▶ **SET PROBLEM**
Reproduce the span that opens at the line containing "LEAF_HALF = ARM_OFFSET - ARM_T / 2 - CLEAR" and closes at the line containing "bpy.context.scene.collection.objects.link(empty)", both lines included, without alteration and without any other line.

>> START MATERIAL

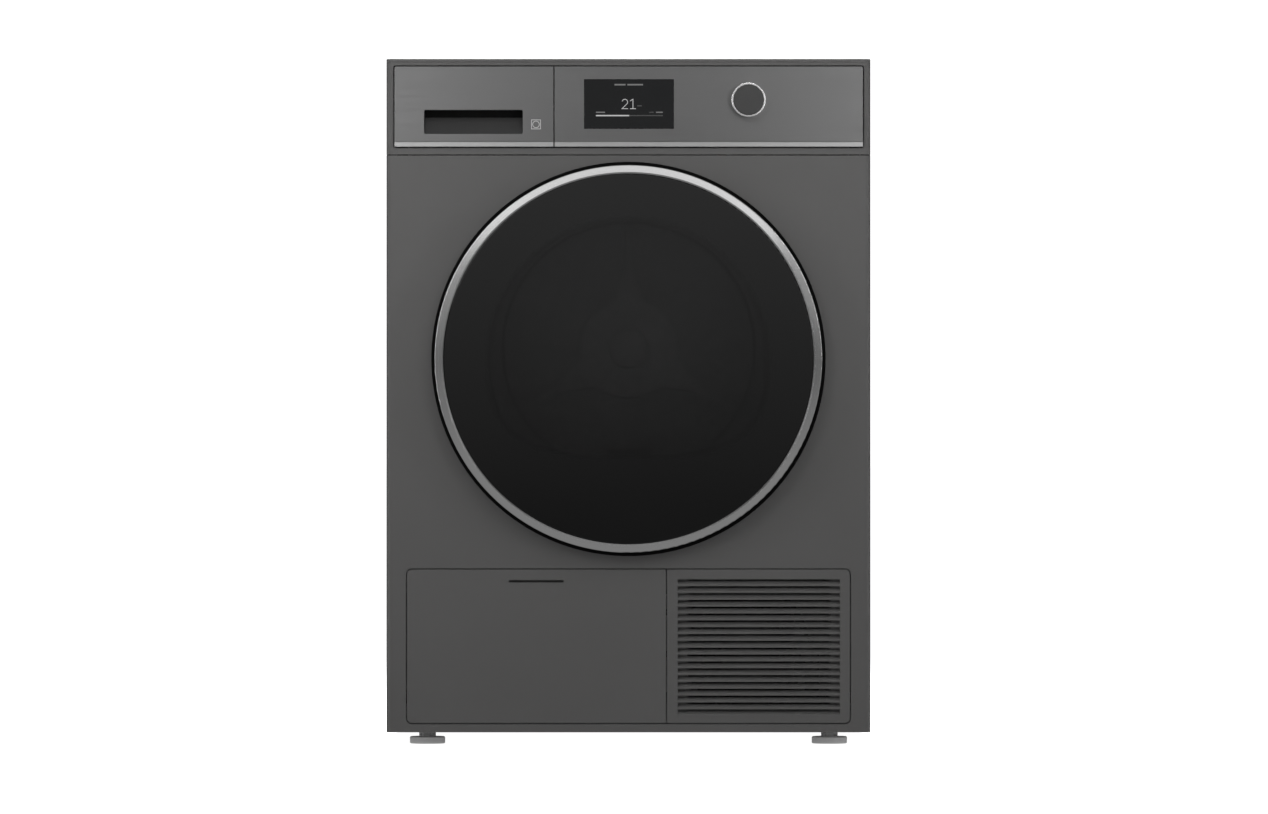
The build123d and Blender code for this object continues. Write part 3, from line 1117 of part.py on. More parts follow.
# Latch hook on the door and the catch behind the front panel.
with BuildPart() as latch_hook:
    block(LATCH_X - 8, LATCH_X + 8, DOOR_BACK_Y, DOOR_BACK_Y + 2.5, LATCH_Z - 9, LATCH_Z + 9)
    with BuildSketch(Plane.YZ.offset(LATCH_X - 3)):
        Polygon(
            (DOOR_BACK_Y + 2, LATCH_Z - 5),
            (-288.0, LATCH_Z - 5),
            (-281.0, LATCH_Z + 0),
            (-284.0, LATCH_Z + 6.5),
            (-289.0, LATCH_Z + 6.5),
            (-289.0, LATCH_Z + 3),
            (DOOR_BACK_Y + 2, LATCH_Z + 3),
            align=None,
        )
    extrude(amount=6.0)
latch_hook.part.label = "latch_hook"
export_step(latch_hook.part, "parts/latch_hook.step")

with BuildPart() as door_catch:
    block(LATCH_X - 11, LATCH_X + 11, PANEL_Y + SHEET, -270.0, LATCH_Z - 16, LATCH_Z + 16)
    fillet(door_catch.edges().filter_by(Axis.Y), 3.0)
    block(LATCH_X - 5, LATCH_X + 5, PANEL_Y + SHEET, -275.0, LATCH_Z - 9, LATCH_Z + 9, Mode.SUBTRACT)
door_catch.part.label = "door_catch"
export_step(door_catch.part, "parts/door_catch.step")

# Hinge: a base plate sunk in the surround with two arms that reach into the door and the upright pin
# riveted in them, and the leaf on the door that turns on the pin.
with BuildPart() as hinge_bracket:
    block(
        PLATE_X0 + CLEAR,
        PLATE_X1 - CLEAR,
        SURROUND_Y,
        SURROUND_Y + PLATE_T,
        DOOR_Z - PLATE_HALF + CLEAR,
        DOOR_Z + PLATE_HALF - CLEAR,
    )
    for side in (-1, 1):
        with BuildSketch(Plane.XY.offset(DOOR_Z + side * ARM_OFFSET - ARM_T / 2)):
            with Locations((HINGE_X, HINGE_Y)):
                Circle(KNUCKLE_R)
            with Locations((212.0, SURROUND_Y + 1)):
                Rectangle(11.0, 2.0, align=(CENTRE, HIGH))
            make_hull()
        extrude(amount=ARM_T)
    post(HINGE_PIN_R, HINGE_X, HINGE_Y, DOOR_Z - ARM_OFFSET - 4, DOOR_Z + ARM_OFFSET + 4)
hinge_bracket.part.label = "hinge_bracket"
export_step(hinge_bracket.part, "parts/hinge_bracket.step")

LEAF_HALF = ARM_OFFSET - ARM_T / 2 - CLEAR
with BuildPart() as door_hinge_leaf:
    post(KNUCKLE_R, HINGE_X, HINGE_Y, DOOR_Z - LEAF_HALF, DOOR_Z + LEAF_HALF)
    block(202.5, HINGE_X - 1, HINGE_Y - 1.5, HINGE_Y + 1.5, DOOR_Z - LEAF_HALF, DOOR_Z + LEAF_HALF)
    block(202.5, 205.0, GLASS_Y1, DOOR_BACK_Y - 1, DOOR_Z - LEAF_HALF, DOOR_Z + LEAF_HALF)
    post(HINGE_PIN_R + RUN, HINGE_X, HINGE_Y, DOOR_Z - LEAF_HALF, DOOR_Z + LEAF_HALF, Mode.SUBTRACT)
door_hinge_leaf.part.label = "door_hinge_leaf"
export_step(door_hinge_leaf.part, "parts/door_hinge_leaf.step")
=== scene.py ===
"""Looks of the free-standing heat-pump tumble dryer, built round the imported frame."""

import math

import bpy
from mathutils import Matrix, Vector


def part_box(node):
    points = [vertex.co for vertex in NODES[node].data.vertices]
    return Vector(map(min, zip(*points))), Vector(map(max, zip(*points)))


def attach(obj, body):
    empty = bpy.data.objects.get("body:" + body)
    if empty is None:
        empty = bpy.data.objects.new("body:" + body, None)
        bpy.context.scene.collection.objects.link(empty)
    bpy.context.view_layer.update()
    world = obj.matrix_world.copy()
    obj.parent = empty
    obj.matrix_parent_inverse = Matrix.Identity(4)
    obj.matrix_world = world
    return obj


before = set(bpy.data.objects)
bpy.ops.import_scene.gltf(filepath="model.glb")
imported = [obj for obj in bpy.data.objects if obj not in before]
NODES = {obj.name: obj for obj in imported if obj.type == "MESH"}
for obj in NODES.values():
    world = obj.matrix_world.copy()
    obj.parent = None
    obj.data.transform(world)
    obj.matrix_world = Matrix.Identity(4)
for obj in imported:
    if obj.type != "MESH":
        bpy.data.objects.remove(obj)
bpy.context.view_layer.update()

MM = 0.001


# --- Places taken from the frame ----------------------------------------------------------------
def low_corner(node):
    return Vector(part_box(node)[0])


def high_corner(node):
    return Vector(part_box(node)[1])


def middle(node):
    return (low_corner(node) + high_corner(node)) / 2


DOOR_CENTRE = middle("door_glass")
DRUM_CENTRE = middle("drum_shell")
KNOB_CENTRE = middle("knob_ring")
PANEL_Y = low_corner("front_panel")[1]


# --- Node helpers -------------------------------------------------------------------------------
class Tree:
    """A material's node tree with short calls for the few node types used here."""

    def __init__(self, name):
        self.material = bpy.data.materials.new(name)
        self.material.use_nodes = True
        self.nodes = self.material.node_tree.nodes
        self.links = self.material.node_tree.links
        self.shader = self.nodes["Principled BSDF"]
        self.place = self.add("ShaderNodeTexCoord").outputs["Object"]

    def add(self, kind, **settings):
        node = self.nodes.new(kind)
        for key, value in settings.items():
            setattr(node, key, value)
        return node

    def link(self, source, target):
        self.links.new(source, target)

    def set(self, values):
        """Constants on the shader's own sockets."""
        for socket, value in values.items():
            self.shader.inputs[socket].default_value = value

    def stretch(self, scale):
        """Object coordinates scaled differently along X, Y and Z."""
        mapping = self.add("ShaderNodeMapping")
        mapping.inputs["Scale"].default_value = scale
        self.link(self.place, mapping.inputs["Vector"])
        return mapping.outputs["Vector"]

    def noise(self, scale, detail=2.0, vector=None, roughness=0.5):
        """Noise with about that many grains to the metre, or to the unit of a stretched vector."""
        node = self.add("ShaderNodeTexNoise")
        node.inputs["Scale"].default_value = scale
        node.inputs["Detail"].default_value = detail
        node.inputs["Roughness"].default_value = roughness
        self.link(vector or self.place, node.inputs["Vector"])
        return node.outputs["Fac"]

    def remap(self, value, low, high, source_low=0.3, source_high=0.7):
        """value, which runs from source_low to source_high, spread over low to high."""
        node = self.add("ShaderNodeMapRange")
        node.inputs["From Min"].default_value = source_low
        node.inputs["From Max"].default_value = source_high
        node.inputs["To Min"].default_value = low
        node.inputs["To Max"].default_value = high
        self.link(value, node.inputs["Value"])
        return node.outputs["Result"]

    def mix(self, factor, first, second):
        """A colour between two; each may be a colour or an output."""
        node = self.add("ShaderNodeMix", data_type="RGBA")
        self.link(factor, node.inputs["Factor"])
        for socket, value in (("A", first), ("B", second)):
            target = [s for s in node.inputs if s.name == socket and s.type == "RGBA"][0]
            if isinstance(value, tuple):
                target.default_value = value
            else:
                self.link(value, target)
        return [s for s in node.outputs if s.type == "RGBA"][0]

    def math(self, operation, first, second=0.0, clamp=False):
        """One operation on two values; each may be a number or an output."""
        node = self.add("ShaderNodeMath", operation=operation, use_clamp=clamp)
        for socket, value in zip(node.inputs, (first, second)):
            if isinstance(value, (int, float)):
                socket.default_value = value
            else:
                self.link(value, socket)
        return node.outputs["Value"]

    def axis(self, letter):
        """One of the object coordinates."""
        node = self.add("ShaderNodeSeparateXYZ")
        self.link(self.place, node.inputs["Vector"])
        return node.outputs[letter]

    def soft_edges(self, radius):
        """The surface normal with its sharp edges rounded."""
        node = self.add("ShaderNodeBevel", samples=4)
        node.inputs["Radius"].default_value = radius
        return node.outputs["Normal"]

    def edge_wear(self, radius):
        """Worn sharp edges, broken up by noise: 0 away from an edge.

        The cosine between the rounded and the true normal falls below 1 beside an edge.
        """
        rounded = self.soft_edges(radius)
        flat = self.add("ShaderNodeNewGeometry").outputs["Normal"]
        dot = self.add("ShaderNodeVectorMath", operation="DOT_PRODUCT")
        self.link(rounded, dot.inputs[0])
        self.link(flat, dot.inputs[1])
        edge = self.remap(dot.outputs["Value"], 1.0, 0.0, 0.90, 0.995)
        spots = self.remap(self.noise(90.0, 4.0), 0.0, 1.0, 0.42, 0.62)
        return self.math("MULTIPLY", edge, spots, clamp=True)

    def bump(self, height, depth, normal=None, strength=1.0):
        """Relief of that depth in metres on the shader's normal."""
        node = self.add("ShaderNodeBump")
        node.inputs["Strength"].default_value = strength
        node.inputs["Distance"].default_value = depth
        self.link(height, node.inputs["Height"])
        if normal is not None:
            self.link(normal, node.inputs["Normal"])
        self.link(node.outputs["Normal"], self.shader.inputs["Normal"])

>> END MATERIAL

▶ **OUTPUT**
LEAF_HALF = ARM_OFFSET - ARM_T / 2 - CLEAR
with BuildPart() as door_hinge_leaf:
    post(KNUCKLE_R, HINGE_X, HINGE_Y, DOOR_Z - LEAF_HALF, DOOR_Z + LEAF_HALF)
    block(202.5, HINGE_X - 1, HINGE_Y - 1.5, HINGE_Y + 1.5, DOOR_Z - LEAF_HALF, DOOR_Z + LEAF_HALF)
    block(202.5, 205.0, GLASS_Y1, DOOR_BACK_Y - 1, DOOR_Z - LEAF_HALF, DOOR_Z + LEAF_HALF)
    post(HINGE_PIN_R + RUN, HINGE_X, HINGE_Y, DOOR_Z - LEAF_HALF, DOOR_Z + LEAF_HALF, Mode.SUBTRACT)
door_hinge_leaf.part.label = "door_hinge_leaf"
export_step(door_hinge_leaf.part, "parts/door_hinge_leaf.step")
=== scene.py ===
"""Looks of the free-standing heat-pump tumble dryer, built round the imported frame."""

import math

import bpy
from mathutils import Matrix, Vector


def part_box(node):
    points = [vertex.co for vertex in NODES[node].data.vertices]
    return Vector(map(min, zip(*points))), Vector(map(max, zip(*points)))


def attach(obj, body):
    empty = bpy.data.objects.get("body:" + body)
    if empty is None:
        empty = bpy.data.objects.new("body:" + body, None)
        bpy.context.scene.collection.objects.link(empty)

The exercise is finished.